My husband is not a professional nutritionist.

Diet.

No, that wasn’t a command, it was just a noun. But what we eat is important. You know the drill, and don’t want to be lectured. 

But there is new science here. (Monty Python: “This new learning amazes me, Sir Bedevere. Explain again how sheep's bladders may be employed to prevent earthquakes.”) 

It’s not just about you. In your gut, and in you generally, is a whole ecosystem of ‘microbiota’, small living things, digesting and excreting and doing all kinds of fabulous chemistry. And it responds to what you eat. Some of these micro living things like some foods, and if those are provided, do better. Others like others. Small things in evolutionary competition with other small things. In your digestive tract is the whole of Charles Darwin, perhaps excepting the scratchy beard. 

Yes, I know that you’re going to have a glass of wine. My-oh-my, it’s needed. But just as the modern political fashion is all about ‘diversity’, the same is a good idea in your gut. Feed the herbivores things they like.  

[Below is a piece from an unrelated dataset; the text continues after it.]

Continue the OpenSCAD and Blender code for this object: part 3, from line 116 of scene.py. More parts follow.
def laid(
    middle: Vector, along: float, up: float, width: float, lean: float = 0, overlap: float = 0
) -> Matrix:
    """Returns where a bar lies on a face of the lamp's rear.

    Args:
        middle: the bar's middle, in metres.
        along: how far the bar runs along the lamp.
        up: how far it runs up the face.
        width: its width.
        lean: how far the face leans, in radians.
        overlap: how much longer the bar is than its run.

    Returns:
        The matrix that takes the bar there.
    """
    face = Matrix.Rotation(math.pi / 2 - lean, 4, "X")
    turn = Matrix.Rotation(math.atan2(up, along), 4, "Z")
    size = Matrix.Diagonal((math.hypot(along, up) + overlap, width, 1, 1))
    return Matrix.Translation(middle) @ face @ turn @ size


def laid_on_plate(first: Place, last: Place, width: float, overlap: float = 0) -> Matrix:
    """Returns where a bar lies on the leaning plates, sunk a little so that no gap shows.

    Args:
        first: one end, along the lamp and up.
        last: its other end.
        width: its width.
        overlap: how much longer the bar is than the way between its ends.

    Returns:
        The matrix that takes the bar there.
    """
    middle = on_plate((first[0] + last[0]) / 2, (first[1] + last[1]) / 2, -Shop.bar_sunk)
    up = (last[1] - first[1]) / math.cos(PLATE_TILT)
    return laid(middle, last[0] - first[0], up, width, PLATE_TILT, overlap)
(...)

Fresh, raw, whole foods, as close to nature as possible with lots of colors like orange (carrots and squash), red (berries and pomegranate), green (watercress, kale, broccoli). And good fats that come from fish and meats, nuts and seeds; protein; healthy carbohydrates from vegetables like potatoes and aubergines, and fruits like bananas and apples. Also, eating fermented foods like sauerkraut, kimchi, and kefir can boost your microbiome.

Needless to say, my husband’s take was slightly different, even if comes close to the same conclusion.

The basic science is easy: green leaves are poisonous. Nasty dangerous toxic things. If they weren’t grandfathered in by antiquity, they’d be banned. But they’re here, and we have to deal. There is real danger: you could be eating out, at a romantic restaurant (female box ticked) with a good wine list (you know). And you are at risk of dying. If the sous chef, seeking 15 minutes of fame, decides to assassinate you by sneaking leaves into your food, you are toast. Toast with kale on top.

Vegetable assassination: is that really how you want to die?

So you must build your immunity to these toxins, such that your body can last as long as it takes an ambulance to drive to a stomach pump. You must build your immunity! That means some leaves, but in small controlled doses, not enough to do harm, but enough to train the T-killer cells to do their work.

There are two particularly safe ways to train your system not to be killed by leaves.

You could eat pea soup. (They might not look it, but peas are actually small leaves rolled up very tightly.) Don’t have too much pea soup. And help the body cope by adding double-cream to the soup. Plus beer before the soup (the correct quantity being about 3% of body weight) can prime the system to be more receptive to this immunological learning.

The alternative training uses a variant of Caesar Salad: twice the sauce and half the leaves. Again, priming is good, though before Caesar Salad it should be with gin and tonic. Perhaps two. Perhaps a family size G&T.

My husband is not a professional nutritionist.